When my parents asked me what to pack for the trip, I emphasized rain gear and layers, which turned out to be a very apt suggestions. I was impressed that nobody complained about the overwhelming lack of sun (we didn't have much rain, but we did have a lot of clouds), which of course is the stereotypical thing that you notice and discuss in Britain. I did hear some comments about the wind, though, which can be ridiculous around here. High Street acts as a funnel, and sometimes when you walk up it on a breezy day, you might easily think you'd accidentally wandered into a wind tunnel. That and the rain make me very glad to have short hair, which tends to weather the weather pretty well. I've gotten to the point where I ignore the wind, or at least view it in a very matter-of-fact way: "Oh, it's windy again, I'd better pack a warmer sweater." It's funny to be reminded that there are lots of places where these gusts aren't a normal part of life, and where you don't have to bring in deck furniture to prevent it from toppling over in the breeze. What's even weirder is that I lived in one of these places for the first 18 years of my life, and yet my recent experiences in Falmouth seem to have obliterated my memories of that "normality" and replaced them with the new "normal" of Falmouth.

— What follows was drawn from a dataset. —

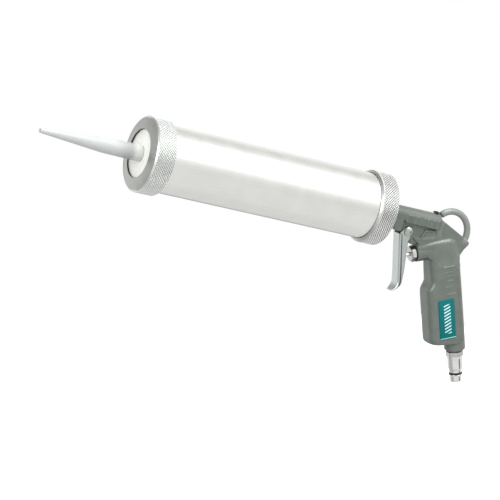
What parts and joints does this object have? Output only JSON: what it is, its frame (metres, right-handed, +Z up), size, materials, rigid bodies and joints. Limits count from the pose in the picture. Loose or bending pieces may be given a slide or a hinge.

When I think about acclimating to a new place and redefining "normal," I can't help but remember my trips home from college. At first, the only differences I noticed were ones of convenience--my hometown is a college town built to accommodate students, while my own college town was not, so my main focus was the relief I felt at having easy access to shops and restaurants again. As I got older, though, and spent more time away from home, I started noticing other aspects of my hometown because they were not what I'd grown used to during my time away--the lack of a sushi restaurant or smoothie shop, the Appalachian accents, the limited cultural diversity of the residents. Returning to school in the fall, I'd have to readjust all over again--to the traffic, to the proximity of suburbia, to the lack of hills on the horizon. It's amazing how fast something "new" becomes something "familiar," while things that used to be "familiar" become a distant memory. I'm not saying that nothing in Britain surprises me anymore--it is a foreign country, after all, and I've only lived here for 4 months--but I no longer bat an eyelash at many things that used to strike me as odd. It's the same thing that happened when I moved away from home to go to college, and then again when I moved to do my graduate degrees. As long as I keep moving between such different environments on a regular basis, I am probably destined to find things interesting or stimulating in some way, which is encouraging--I'd hate to become complacent. Sometimes all of these comparisons can be a bit sad, as when you notice flaws in something that you used to think was perfect, or when you take a new look at yourself and realize how you've tuned some things out or focused unnecessarily on other things. It just goes to show that everything really is a matter of perspective, and the best you can hope to do is keep an open mind and collect as many of them as possible.